3DINO-ViT: A Versatile Self-Supervised 3D Model for Medical Imaging
Overview
3DINO-ViT is a novel self-supervised learning framework pretrained on nearly 100,000 multimodal 3D medical scans across over 10 organs. It outperforms state-of-the-art pretrained models on diverse downstream segmentation and classification tasks, demonstrating strong generalizability and scalability.
Background
Deep learning has shown promise in medical imaging tasks such as detection, diagnosis, and risk profiling, but requires large labeled datasets which are costly and time-consuming to obtain, especially for 3D modalities. Self-supervised learning (SSL) reduces dependence on labeled data by leveraging unlabeled datasets, yet existing SSL methods for 3D medical imaging often rely on simple pretext tasks and organ- or modality-specific datasets, limiting their generalizability. The 3DINO framework adapts the DINOv2 SSL pipeline to 3D inputs and introduces a general-purpose Vision Transformer (ViT) pretrained on a large, diverse dataset to overcome these limitations.
Data Highlights
Dataset Type
Number of Volumes
MRI
70,434
CT
27,815
Brain PET
566
Total 3D Scans
~100,000
Key Findings
3DINO-ViT pretrained on a large, multimodal dataset achieves superior performance compared to six other initialization methods including random initialization, Swin ViT pretrained models, and masked image modeling approaches.
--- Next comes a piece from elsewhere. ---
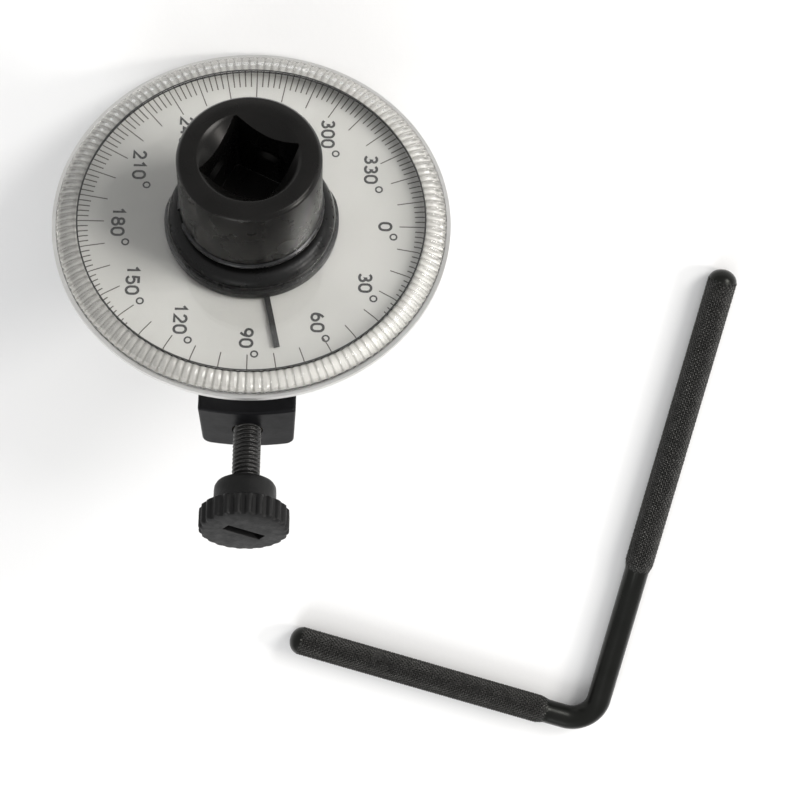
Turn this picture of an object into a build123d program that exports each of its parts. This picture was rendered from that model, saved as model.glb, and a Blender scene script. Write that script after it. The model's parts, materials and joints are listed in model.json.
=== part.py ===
from build123d import *
import math
import os

# A torque angle gauge for 1/2 inch square drive wrenches, with its loose bent reaction rod.
# The gauge is modelled upright about its drive axis (gauge frame: Z is the drive axis, the
# female square points up, the clamp arm points to -Y), then laid on the bench, leaning on the
# rim of its base plate and on the tip of its male square. Sizes are in millimetres.

# ---- square drive ----
SQUARE = 12.7                 # 1/2 inch drive, across the flats
SQUARE_CLOCKING = -27.2       # turn of the female square against the arm, degrees
SQUARE_DEPTH = 16.0
HEAD_TOP = 22.0               # height of the female end above the dial datum
HEAD_R = 12.4
HEAD_LOW = 7.2                # underside of the head, above the snap ring groove
MOUTH_R = 8.9                 # countersink at the mouth of the square hole
CATCH_GROOVE_R = 7.2          # groove inside the square hole that catches a detent ball
CATCH_GROOVE_Z = 13.6
NECK_R = 11.5                 # bottom of the snap ring groove
LAND_R = 12.0
SHOULDER_R = 11.4
SHOULDER_TOP = 4.7
SHOULDER_LOW = -3.0
JOURNAL_R = 10.0
JOURNAL_LOW = -18.6
TIP_Z = -31.0                 # free end of the male square
TIP_CHAMFER = 0.8

# ---- dial, base plate and clear cap ----
RIM_R = 35.0
RIM_TOP = 0.9
FOOT_R = 34.8                 # lower edge of the rim, which rests on the bench
RIM_LOW = -0.35
BASE_FLOOR = -1.4             # seat of the dial inside the base plate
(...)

The framework combines image-level and patch-level objectives with multiple augmentations per scan to extract salient features for both segmentation and classification tasks.
3DINO-ViT demonstrates strong generalizability to out-of-distribution organs and modalities, such as left atrium MRI and 3D breast ultrasound tumor segmentation.
Performance was validated on multiple benchmarks including BraTS (brain tumor MRI segmentation), BTCV (CT abdominal organ segmentation), brain age classification, and COVID-CT-MD lung CT classification.
The model incorporates a 3D ViT-Adapter module to inject spatial inductive biases, enhancing downstream segmentation accuracy.
Clinical Implications
The availability of a general-purpose pretrained 3D model like 3DINO-ViT can significantly reduce the need for large labeled datasets in medical imaging, facilitating broader adoption of deep learning in clinical workflows. Its strong performance across multiple organs, modalities, and tasks suggests it can serve as a foundational model to accelerate development of diagnostic and prognostic tools in diverse clinical scenarios.
Conclusion
3DINO-ViT represents a scalable and versatile self-supervised learning approach that effectively leverages large unlabeled 3D medical imaging datasets to produce robust, generalizable representations. This advancement holds promise for improving accuracy and efficiency in a wide range of medical imaging applications.